Personal information
- Date of birth: 23 May 1900
- Place of birth: Teplice, Bohemia
- Date of death: 18 December 1985 (aged 85)
- Place of death: United States
- Position: Wing half

Senior career*
- Years: Team / Apps / (Gls)
- Teplitzer FK
- 1923–1926: DFC Prag
- 1926–1927: Brooklyn Wanderers / 17 / (0)
- 1928–1931: Hakoah All Stars / 127 / (4)
- 1932–1933: Teplitzer FK
- 1933–1936: DFC Prag

International career
- 1923–1926: Czechoslovakia / 6 / (0)

= Pavel Mahrer =

Czech footballer

Pavel Mahrer (or Paul Mahrer, 23 May 1900 – 18 December 1985) was a Czech football midfielder of German-Jewish ethnicity who played at the 1924 Summer Olympics. Bank clerk and merchant by occupation, Mahrer played professionally in Czechoslovakia and the United States.

==Club career==
Mahrer began his career with Teplitzer FK. In 1923, he joined DFC Prag before moving to the United States in 1926 to sign with the Brooklyn Wanderers of the American Soccer League. He returned to Czechoslovakia after the season, but was back in the United States in December 1928. At that time, he joined the Hakoah All Stars in the Eastern Professional Soccer League.

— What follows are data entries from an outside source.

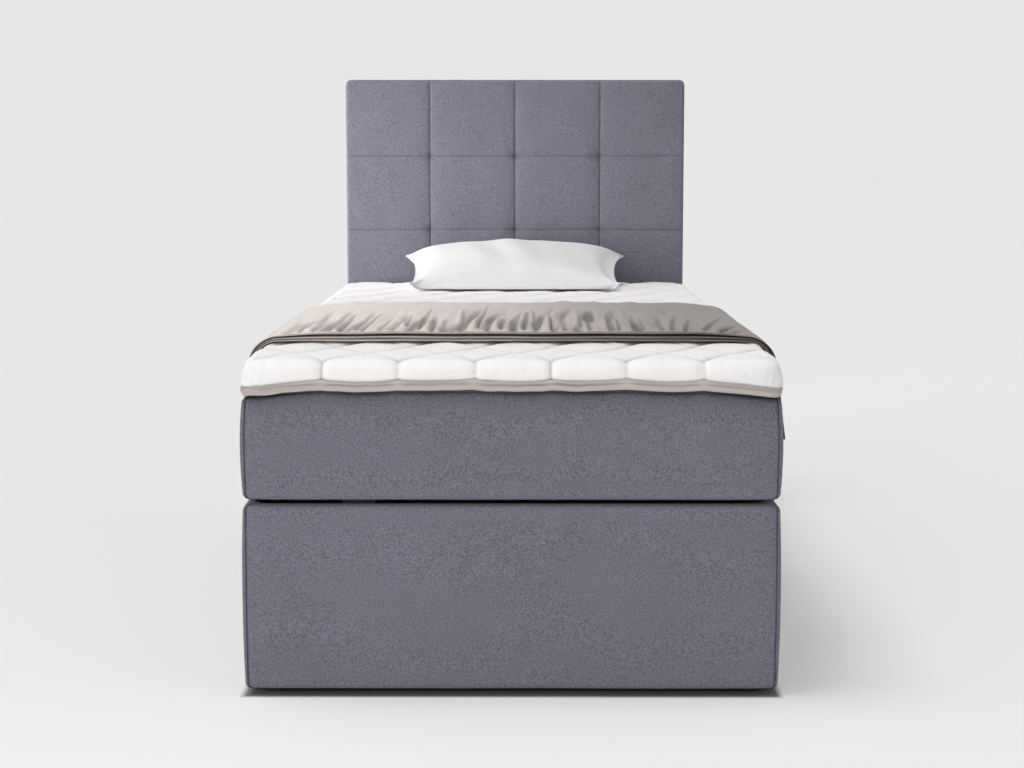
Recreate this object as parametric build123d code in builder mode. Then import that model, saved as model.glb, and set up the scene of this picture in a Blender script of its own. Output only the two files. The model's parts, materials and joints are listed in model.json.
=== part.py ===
from build123d import *
import os
from math import hypot

# Box spring bed for one person: a storage base, an upper box hinged along its left side,
# a quilted topper, a folded throw, a pillow and a tufted headboard.
# Millimetres. The origin is on the floor under the middle of the bed, +Y runs to the headboard.

# Driving sizes of the bed
bed_width = 900
bed_length = 2000
glide_height = 11
base_height = 313
lid_gap = 8
upper_height = 172
topper_height = 65
headboard_height = 1100
headboard_depth = 90
lid_head_clearance = 6

# Clearances and cuts
seat_clearance = 0.3
running_clearance = 0.05
cut_overrun = 5

# Upholstery of the two boxes
pad_thickness = 12
side_crown = 3
lower_wrap = 3
base_upper_wrap = 3
base_edge_round = 10
upper_lower_round = 13
upper_upper_round = 20
box_corner_round = 8
corner_seam_inset = 7
mattress_top_thickness = 8

# Boards of the base
board_thickness = 16
block_width = 48
block_height = 268
ledger_width = 20
ledger_height = 20
bearer_count = 3
bearer_width = 60
floor_thickness = 6
floor_strip_width = 30
floor_strip_lip = 2
floor_strip_web = 3

# Bolts
bolt_radius = 3
bolt_head_radius = 5
bolt_head_height = 4
bolt_bite = 10
side_bolt_shares = (0.25, 0.75)
end_bolt_shares = (0.12, 0.6)
headboard_bolt_radius = 4
headboard_bolt_head_radius = 9
headboard_bolt_head_height = 5
headboard_bolt_bite = 25
headboard_bolt_x = 220

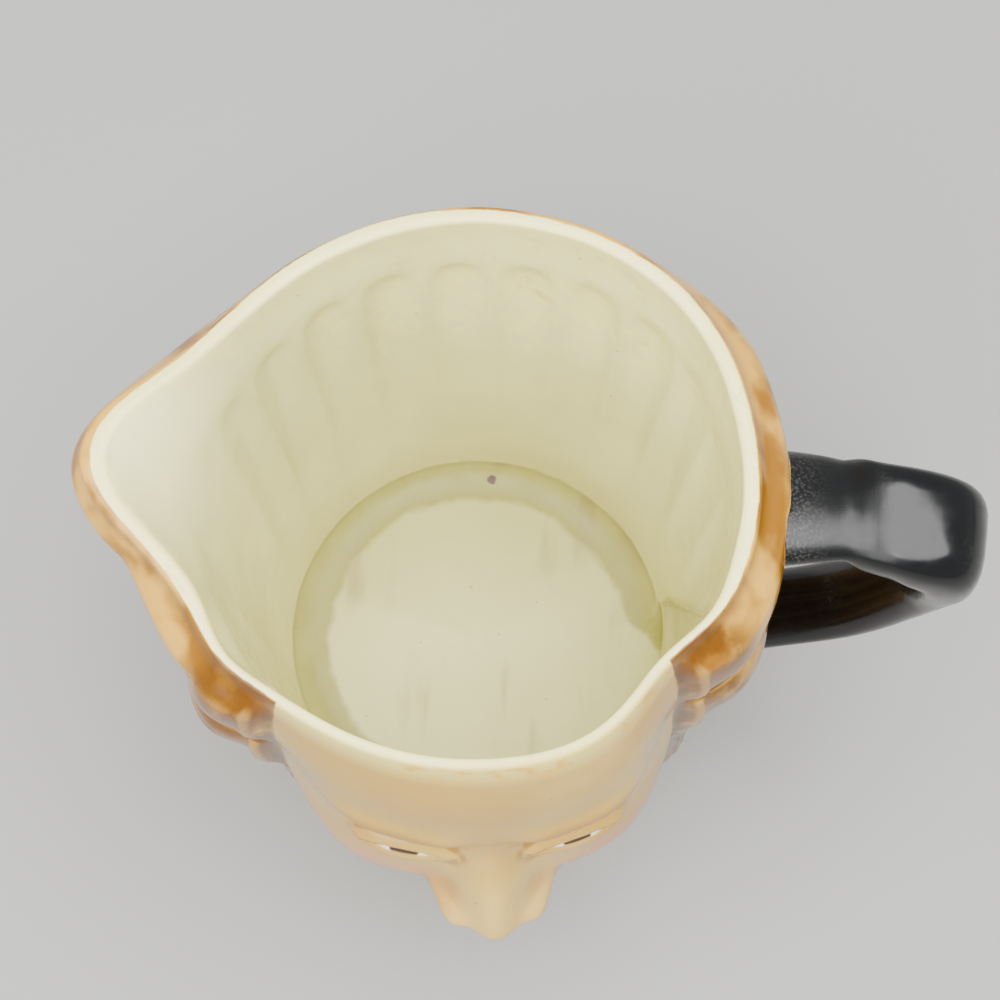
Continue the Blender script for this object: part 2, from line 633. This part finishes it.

In 1929, Hakoah moved to the American Soccer League, where Mahrer played until the fall of 1931. In 1932, he returned to Czechoslovakia to sign with Teplitzer FK. In 1933, he moved to DFC Prag, where he finished his career in 1936. After the German occupation of the Sudetenland, he was imprisoned at the Theresienstadt concentration camp on account of his Jewish ethnicity. He survived World War II and died in 1985 in the United States.

==International==
Mahrer earned six caps with the Czechoslovakia national football team between 1923 and 1926. In 1924, he played two games for the Czechoslovak Olympic football team at the 1924 Summer Olympics.